Last year I started having rapid heart palpitations. Alongside chest pain, I decided to book an explant consultation with a local plastic surgeon recommended by a good friend who also explanted with him. I explained that since my surgery in 2003, I’ve had numbness, swelling and pain. The chest pressure had become uncomfortable for months and I wanted to discuss options.
We talked about explanting. We talked about risks and the reality of being left with small, deflated breasts when I awoke from surgery. I sat there nervous, anxious, ready-but-not-ready to see this through.
When my husband and I left the doctor’s office, we sat in the car and I started to cry. In the past he jokingly said my implants would need to be replaced one day (and I should go bigger!) He also discussed possibilities of upgrading to ‘better implants’ that were ‘lifetime guaranteed’ (both are not possible).
I was mad.
I was mad because I felt my pain didn’t matter. I was mad because I never encouraged him to mutilate his body to satisfy my attraction to him. I was mad because when the surgeon said he could drain my implants that day, suddenly my courage subsided.
I was scared.
As much as I didn’t like getting a breast augmentation (for competitive purposes) years ago, as much pain they caused me or how uncomfortable it made me feel – they had become a part of me. I was scared of the change, scared of my husband finding me unattractive, scared of my swimsuits not fitting and scared of the risks involved in any surgery.
So I waited.
I saw a physical therapist who massaged my scar tissue, which relieved my immediate chest pain. I filmed a LIVE video talking about breast implant illness with my good friend Sandra Augustin, while denying I had any present symptoms of it myself.

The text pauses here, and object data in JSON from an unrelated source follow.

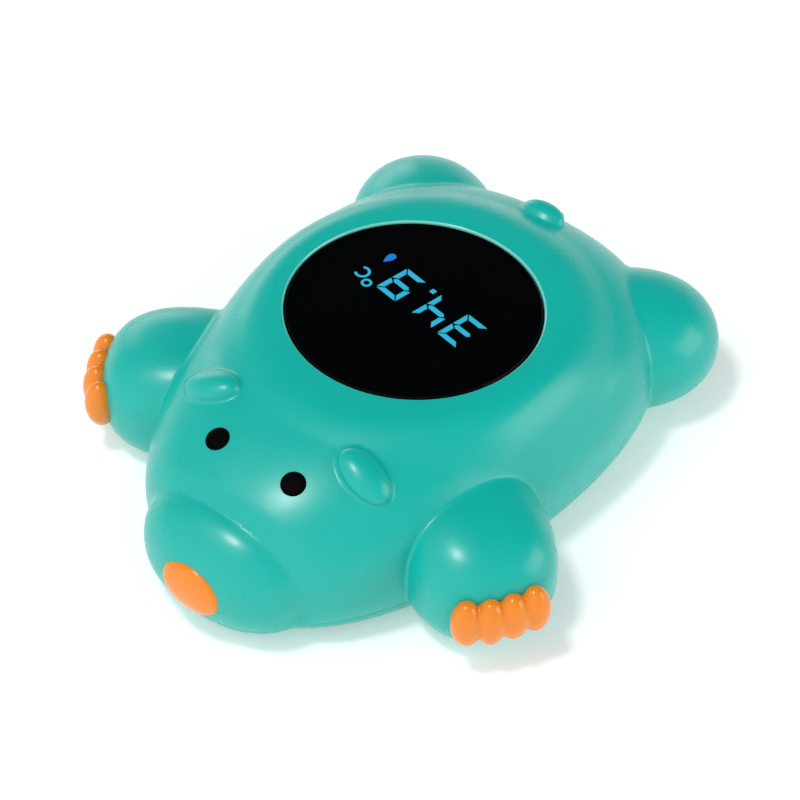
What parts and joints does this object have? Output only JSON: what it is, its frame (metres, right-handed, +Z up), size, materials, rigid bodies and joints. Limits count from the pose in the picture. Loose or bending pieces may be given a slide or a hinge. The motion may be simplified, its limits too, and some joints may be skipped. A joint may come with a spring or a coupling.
{
  "type": "baby bath thermometer",
  "caption": "Floating bath thermometer shaped as a lying bear, with a round digit window on its back, a screwed battery cover and a steel probe in its belly.",
  "frame": {"origin": "centre of the box on the level that the belly rests on", "axes": "+Z up, -Y towards the nose, +X towards the bear's own left side, which mirrors the right"},
  "size_m": [0.1108, 0.1229, 0.035],
  "materials": {
    "teal_plastic": "satin moulded plastic",
    "orange_plastic": "satin moulded plastic",
    "black_plastic": "smooth moulded plastic",
    "smoked_window": "polished smoked acrylic",
    "seal_rubber": "moulded silicone rubber",
    "board": "solder-masked glass-fibre board",
    "steel": "plain bright steel",
    "cell": "printed sleeve, left bare"
  },
  "bodies": {
    "root": {"upper_shell": "teal_plastic", "lower_shell": "teal_plastic", "battery_cover": "teal_plastic", "shell_gasket": "seal_rubber", "window_seal": "seal_rubber", "cover_gasket": "seal_rubber", "probe_seal": "seal_rubber", "display_window": "smoked_window", "display_module": "black_plastic", "controller_chip": "black_plastic", "thermistor": "black_plastic", "eye_left": "black_plastic", "eye_right": "black_plastic", "main_board": "board", "board_screw_1": "steel", "board_screw_2": "steel", "board_screw_3": "steel", "shell_screw_1": "steel", "shell_screw_2": "steel", "shell_screw_3": "steel", "shell_screw_4": "steel", "cover_screw_1": "steel", "cover_screw_2": "steel", "contact_bridge": "steel", "contact_positive": "steel", "contact_negative": "steel", "spring_bridge": "steel", "spring_negative": "steel", "probe_cap": "steel", "water_contact_left": "steel", "water_contact_right": "steel", "battery_left": "cell", "battery_right": "cell", "nose": "orange_plastic", "toe_cap_left": "orange_plastic", "toe_cap_right": "orange_plastic"}
  },
  "joints": []
}
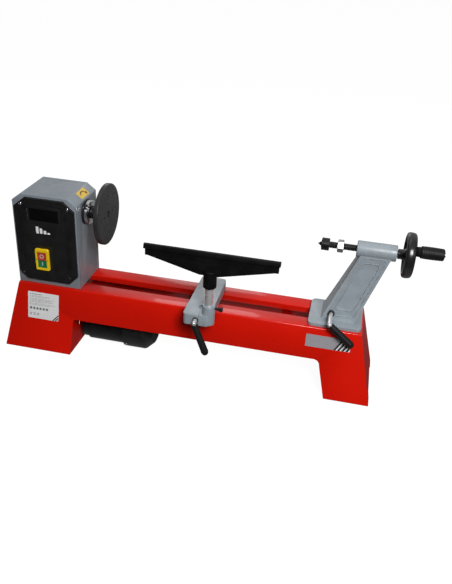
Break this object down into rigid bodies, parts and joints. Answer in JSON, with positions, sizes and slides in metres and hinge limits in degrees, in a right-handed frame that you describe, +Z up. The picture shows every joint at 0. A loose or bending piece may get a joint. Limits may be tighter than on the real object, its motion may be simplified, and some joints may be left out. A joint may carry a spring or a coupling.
{
  "type": "wood lathe",
  "caption": "Bench wood lathe with a folded sheet bed on splayed legs, boxed headstock with faceplate, tool rest, and slanted-arm tailstock with hand-cranked centre.",
  "frame": {"origin": "on the floor under the middle of the lathe's bounding box", "axes": "+X from headstock to tailstock along the spindle line, +Y away from the operator, +Z up"},
  "size_m": [1.044, 0.2614, 0.4396],
  "materials": {
    "red_paint": "gloss enamel",
    "grey_paint": "satin enamel",
    "black_paint": "semi-gloss black",
    "black_plastic": "moulded",
    "rubber_black": "soft grip",
    "chrome": "bright plated",
    "steel": "machined",
    "cast_iron": "blackened, machined face",
    "yellow_plastic": "moulded",
    "red_plastic": "moulded",
    "green_plastic": "moulded",
    "dark_glass": "smoked clear",
    "belt_rubber": "ribbed belt"
  },
  "bodies": {
    "bed": {"bed_front_panel": "red_paint", "bed_rear_panel": "red_paint", "end_plate_left": "red_paint", "end_plate_right": "red_paint", "motor_side_plate": "red_paint", "bed_tie_left": "red_paint", "bed_tie_right": "red_paint", "headstock_housing": "grey_paint", "front_panel": "black_plastic", "panel_screw_upper_left": "chrome", "panel_screw_upper_right": "chrome", "panel_screw_lower_left": "black_paint", "panel_screw_lower_right": "black_paint", "speed_window": "dark_glass", "switch_frame": "yellow_plastic", "switch_body": "black_plastic", "bearing_front": "steel", "bearing_rear": "steel", "drive_belt": "belt_rubber", "motor_end_bell": "black_paint", "motor_housing": "black_paint", "motor_fan_cover": "black_plastic", "capacitor_box": "black_plastic", "motor_bolt_front": "chrome", "motor_bolt_rear": "chrome"},
    "spindle": {"spindle_shaft": "steel", "spindle_pulley": "steel", "spindle_collar": "chrome", "faceplate": "cast_iron"},
    "motor_rotor": {"motor_shaft": "steel", "motor_pulley": "steel", "cooling_fan": "black_plastic"},
    "start_switch": {"start_button": "green_plastic"},
    "stop_switch": {"stop_button": "red_plastic"},
    "belt_access_door": {"belt_door": "grey_paint", "belt_door_latch": "black_plastic"},
    "rest_clamp": {"rest_clamp_bolt": "steel", "rest_clamp_shoe": "steel", "rest_clamp_nut": "chrome"},
    "rest_carriage": {"rest_base": "grey_paint", "rest_bush": "black_paint"},
    "rest_lever": {"rest_lever_shaft": "chrome", "rest_lever_grip": "rubber_black"},
    "rest_lock": {"rest_lock_knob": "black_plastic"},
    "rest_riser": {"rest_post": "chrome"},
    "rest_blade": {"tool_rest": "black_paint"},
    "tailstock": {"tailstock_casting": "grey_paint", "tail_bush": "black_paint", "tail_clamp_bolt": "steel", "tail_clamp_shoe": "steel", "tail_clamp_nut": "chrome"},
    "tail_lever": {"tail_lever_shaft": "chrome", "tail_lever_grip": "rubber_black"},
    "centre_point": {"live_centre": "black_paint"},
    "feed": {"feed_screw": "black_paint", "lock_nut": "chrome", "handwheel": "black_plastic", "crank_axle": "steel"},
    "crank": {"crank_grip": "rubber_black"}
  },
  "joints": [
    {"name": "spindle_spin", "type": "hinge", "parent": "bed", "child": "spindle", "pos_m": [-0.26411, 0.03192, 0.3646], "axis": [1, 0, 0], "continuous": true},
    {"name": "motor_spin", "type": "hinge", "parent": "bed", "child": "motor_rotor", "pos_m": [-0.33501, 0.03192, 0.064], "axis": [1, 0, 0], "continuous": true},
    {"name": "start_press", "type": "slide", "parent": "bed", "child": "start_switch", "axis": [0, 1, 0], "range_m": [0, 0.003], "stiffness_N_per_m": 500, "springref_m": -0.001},
    {"name": "stop_press", "type": "slide", "parent": "bed", "child": "stop_switch", "axis": [0, 1, 0], "range_m": [0, 0.003], "stiffness_N_per_m": 500, "springref_m": -0.001},
    {"name": "belt_door_open", "type": "hinge", "parent": "bed", "child": "belt_access_door", "pos_m": [-0.48521, 0.07712, 0.254], "axis": [0, 0, -1], "range_deg": [0, 110]},
    {"name": "rest_slide", "type": "slide", "parent": "bed", "child": "rest_clamp", "axis": [1, 0, 0], "range_m": [-0.12, 0.12]},
    {"name": "rest_cross", "type": "slide", "parent": "rest_clamp", "child": "rest_carriage", "axis": [0, 1, 0], "range_m": [-0.02, 0.03]},
    {"name": "rest_lever_turn", "type": "hinge", "parent": "rest_carriage", "child": "rest_lever", "pos_m": [-0.00551, -0.10688, 0.192], "axis": [0, 1, 0], "range_deg": [-60, 60]},
    {"name": "rest_lock_turn", "type": "hinge", "parent": "rest_carriage", "child": "rest_lock", "pos_m": [0.03749, -0.08988, 0.22], "axis": [1, 0, 0], "range_deg": [-360, 90]},
    {"name": "rest_height", "type": "slide", "parent": "rest_carriage", "child": "rest_riser", "axis": [0, 0, 1], "range_m": [-0.045, 0.02]},
    {"name": "rest_swivel", "type": "hinge", "parent": "rest_riser", "child": "rest_blade", "pos_m": [0.02099, -0.08988, 0.3], "axis": [0, 0, 1], "range_deg": [-60, 60]},
    {"name": "tailstock_slide", "type": "slide", "parent": "bed", "child": "tailstock", "axis": [1, 0, 0], "range_m": [-0.2, 0]},
    {"name": "tail_lever_turn", "type": "hinge", "parent": "tailstock", "child": "tail_lever", "pos_m": [0.29879, -0.00088, 0.2025], "axis": [0, 1, 0], "range_deg": [-75, 20]},
    {"name": "centre_feed", "type": "slide", "parent": "tailstock", "child": "centre_point", "axis": [1, 0, 0], "range_m": [0, 0.026]},
    {"name": "handwheel_turn", "type": "hinge", "parent": "centre_point", "child": "feed", "pos_m": [0.45249, 0.03192, 0.3646], "axis": [1, 0, 0], "range_deg": [0, 3744]},
    {"name": "crank_spin", "type": "hinge", "parent": "feed", "child": "crank", "pos_m": [0.49349, 0.00312, 0.389], "axis": [1, 0, 0], "continuous": true}
  ],
  "couplings": [
    {"joint": "motor_spin", "follows": "spindle_spin", "ratio": 2.3846},
    {"joint": "centre_feed", "follows": "handwheel_turn", "m_per_rad": 0.00039789}
  ]
}
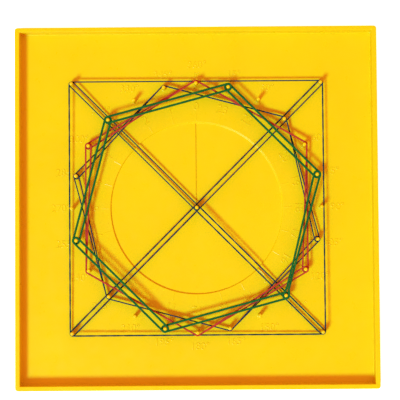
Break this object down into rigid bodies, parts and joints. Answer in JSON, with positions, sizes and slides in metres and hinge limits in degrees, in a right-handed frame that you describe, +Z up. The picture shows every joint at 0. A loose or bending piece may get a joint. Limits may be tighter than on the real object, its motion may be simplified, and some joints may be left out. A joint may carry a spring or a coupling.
{
  "type": "circular geoboard",
  "caption": "Square plastic tray with a ring of upright pegs, corner pegs and a centre peg, set out with stretched rubber bands that cross as rings, diagonals and a square.",
  "frame": {"origin": "middle of the tray's underside, on the table", "axes": "+Z up out of the tray, +Y from the centre peg towards the zero degree peg, +X towards the 90 degree peg"},
  "size_m": [0.2514, 0.2514, 0.0145],
  "materials": {
    "yellow_plastic": "smooth moulded plastic, slightly glossy",
    "blue_rubber": "matt latex rubber",
    "red_rubber": "matt latex rubber",
    "green_rubber": "matt latex rubber"
  },
  "bodies": {
    "board": {"tray": "yellow_plastic", "circle_pegs": "yellow_plastic", "corner_pegs": "yellow_plastic", "centre_peg": "yellow_plastic"},
    "diagonal_nw": {"diagonal_band_nw": "blue_rubber"},
    "diagonal_ne": {"diagonal_band_ne": "blue_rubber"},
    "diagonal_sw": {"diagonal_band_sw": "blue_rubber"},
    "diagonal_se": {"diagonal_band_se": "blue_rubber"},
    "blue_upper": {"blue_band_upper": "blue_rubber"},
    "blue_lower": {"blue_band_lower": "blue_rubber"},
    "square": {"square_band": "blue_rubber"},
    "red_upper": {"red_band_upper": "red_rubber"},
    "red_lower": {"red_band_lower": "red_rubber"},
    "green_015_075": {"green_band_015_075": "green_rubber"},
    "green_135_195": {"green_band_135_195": "green_rubber"},
    "green_255_315": {"green_band_255_315": "green_rubber"},
    "green_075_135": {"green_band_075_135": "green_rubber"},
    "green_195_255": {"green_band_195_255": "green_rubber"},
    "green_315_015": {"green_band_315_015": "green_rubber"}
  },
  "joints": [
    {"name": "diagonal_nw_lift", "type": "slide", "parent": "board", "child": "diagonal_nw", "axis": [0, 0, 1], "range_m": [0, 0.014]},
    {"name": "diagonal_ne_lift", "type": "slide", "parent": "diagonal_nw", "child": "diagonal_ne", "axis": [0, 0, 1], "range_m": [0, 0.014]},
    {"name": "diagonal_sw_lift", "type": "slide", "parent": "diagonal_ne", "child": "diagonal_sw", "axis": [0, 0, 1], "range_m": [0, 0.014]},
    {"name": "diagonal_se_lift", "type": "slide", "parent": "diagonal_sw", "child": "diagonal_se", "axis": [0, 0, 1], "range_m": [0, 0.014]},
    {"name": "blue_upper_lift", "type": "slide", "parent": "diagonal_se", "child": "blue_upper", "axis": [0, 0, 1], "range_m": [0, 0.014]},
    {"name": "blue_lower_lift", "type": "slide", "parent": "blue_upper", "child": "blue_lower", "axis": [0, 0, 1], "range_m": [0, 0.014]},
    {"name": "square_lift", "type": "slide", "parent": "blue_lower", "child": "square", "axis": [0, 0, 1], "range_m": [0, 0.014]},
    {"name": "red_upper_lift", "type": "slide", "parent": "square", "child": "red_upper", "axis": [0, 0, 1], "range_m": [0, 0.014]},
    {"name": "red_lower_lift", "type": "slide", "parent": "red_upper", "child": "red_lower", "axis": [0, 0, 1], "range_m": [0, 0.014]},
    {"name": "green_015_075_lift", "type": "slide", "parent": "red_lower", "child": "green_015_075", "axis": [0, 0, 1], "range_m": [0, 0.014]},
    {"name": "green_135_195_lift", "type": "slide", "parent": "green_015_075", "child": "green_135_195", "axis": [0, 0, 1], "range_m": [0, 0.014]},
    {"name": "green_255_315_lift", "type": "slide", "parent": "green_135_195", "child": "green_255_315", "axis": [0, 0, 1], "range_m": [0, 0.014]},
    {"name": "green_075_135_lift", "type": "slide", "parent": "green_255_315", "child": "green_075_135", "axis": [0, 0, 1], "range_m": [0, 0.014]},
    {"name": "green_195_255_lift", "type": "slide", "parent": "green_075_135", "child": "green_195_255", "axis": [0, 0, 1], "range_m": [0, 0.014]},
    {"name": "green_315_015_lift", "type": "slide", "parent": "green_195_255", "child": "green_315_015", "axis": [0, 0, 1], "range_m": [0, 0.014]}
  ]
}
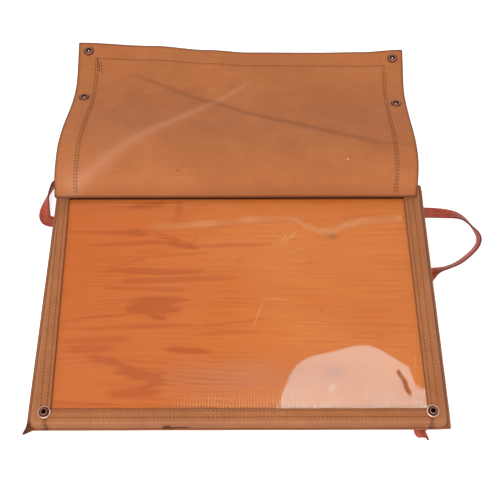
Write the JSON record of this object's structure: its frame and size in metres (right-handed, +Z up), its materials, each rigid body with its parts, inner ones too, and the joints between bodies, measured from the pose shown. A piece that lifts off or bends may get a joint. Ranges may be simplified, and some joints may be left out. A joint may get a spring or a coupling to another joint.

For years I dealt with joint pain, chronic fatigue, adult acne, unexplained weight gain and brain fog. For years I wrapped my tender wrists while training or attributed my ankle and shoulder pain to muscle imbalances from an old injury in my twenties. Every month I added to my list of food intolerances and even created a belly ball to overcome my bloating and digestive issues. I thought it was normal to take regular naps from exhaustion or wake up feeling unrested after 8hrs of sleep.
I normalized the pain. Despite being a “No Excuses” person, I made excuse, after excuse, after excuse – why I was always tired, why I felt ok with chest pain, why so many had BII symptoms, except for me.
You can make excuses, until you can’t anymore.
I announced my issues on my social media a few days ago. I knew by ‘putting it out there’ it would not only help women dealing with similar symptoms, but also help me find a community of people who overcame this illness. I knew because of my blood clotting disorder (Vons Willebrans) that I would never do regular maintenance on my boobs. I knew that silicone, even if it’s just a shell with saline inside, was toxic – and that my body was fighting this foreign object, out. I knew it was better to do this while young and relatively healthy.
I know better so it was time to do better.
As I cried in the car after our first appointment, I wasn’t mad at my husband. I knew he would love me regardless. I was mad at myself…for caring what he thought or (still) caring about how I externally looked.
One year later I came back to my surgeon’s office. This time I put a deposit. I set a date. And it’s getting done. Wish me luck.